With BIFROST Network, a cross-chain money market will connect native assets on all supported networks. Arguably, it makes wrapped tokens obsolete as one of their dominant use-cases — using in DeFi money markets on other chains, could be done without bridging. As discussed earlier, wrapped tokens lose security guarantees of the underlying chain, so native cross-chain lending is a more secure design.
Cross-chain lending will make markets much more efficient — right now, Aave v3 has six markets on EVM-compatible chains. Some assets such as USDT and USDC are natively cross-chain (being wrapped USD), but each of these markets still has wrapped assets. That creates fragmented liquidity and a less efficient market overall, in addition to risks associated with wrapped tokens discussed earlier. With a natively cross-chain money market built on top of BIFROST Network, liquidity for each asset will be mostly concentrated on its asset’s home chain, which would make markets more efficient and secure.
Cross-chain DEX and lending market are the major pieces of infrastructure BIFROST Network will be focusing on post mainnet launch. At the same time, there are many other potential use cases that may solve some of the industry’s problems.
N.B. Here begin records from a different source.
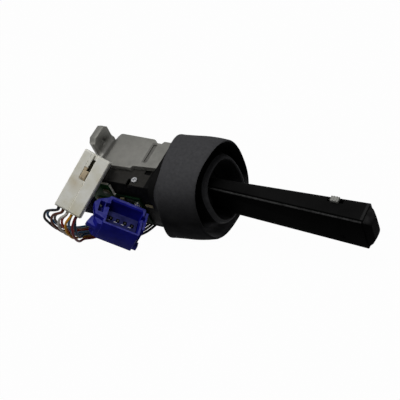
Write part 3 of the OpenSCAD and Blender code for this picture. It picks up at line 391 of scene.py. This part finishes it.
def block(name, boxes, material, place=None, ease=0.3, node=None):
    """Boxes with eased edges, in a plug's own axes or in the pivot's, joined to one piece."""
    verts, faces = [], []
    for lo, hi in boxes:
        e = min([ease] + [0.45 * (b - a) for a, b in zip(lo, hi)])
        corner = {}
        for side in product((0, 1), repeat=3):
            for axis in range(3):
                inset = [0 if m == axis else (-e if s else e) for m, s in enumerate(side)]
                q = [(hi if s else lo)[m] + inset[m] for m, s in enumerate(side)]
                corner[side, axis] = len(verts)
                verts.append(at(*(placed(q, *place) if place else q)))
        for axis in range(3):
            u, v = [m for m in range(3) if m != axis]
            for s in (0, 1):
                ring = [corner_of({axis: s, u: a, v: b}) for a, b in ((0, 0), (1, 0), (1, 1), (0, 1))]
                faces.append([corner[side, axis] for side in ring])
            for a, b in product((0, 1), repeat=2):
                near, far = [corner_of({axis: c, u: a, v: b}) for c in (0, 1)]
                faces.append([corner[near, u], corner[far, u], corner[far, v], corner[near, v]])
        for side in product((0, 1), repeat=3):
            faces.append([corner[side, m] for m in range(3)])
    o = mesh_object(name, verts, faces, material, "housing", BLOCK_ANGLE)
    if node:
        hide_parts(node)
    return o


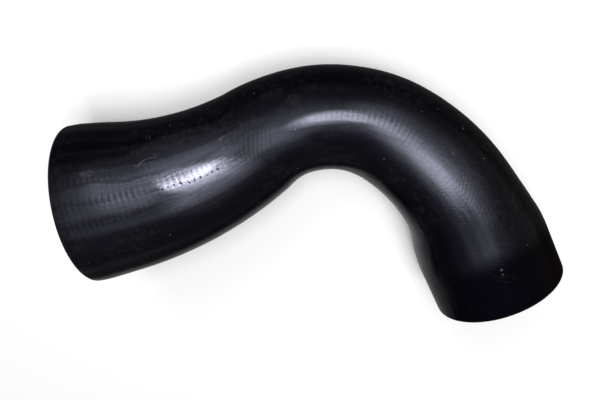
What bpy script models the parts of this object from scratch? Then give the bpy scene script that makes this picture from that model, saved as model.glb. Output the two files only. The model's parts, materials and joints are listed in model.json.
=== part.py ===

Cross-chain governance. As many projects moved multi-chain and deploy their codebase on different networks, most still perform governance on one chain (mostly, Ethereum). Cross-chain governance will allow DAO members to vote on the network of their choice, without the need of bridging tokens every time.
Joint liquidity. Decentralized exchanges deployed on different networks will be able to unify the liquidity of the same assets that share the same underlying security guarantees (USDC, USDT, ETH on L1 and L2), which would make liquidity much deeper and markets more efficient.
Cross-chain NFT marketplace. NFT marketplace built on top of BIFROST Network may allow buying NFT on one chain with the assets on another chain, with swapping and bridging happening completely in the backend.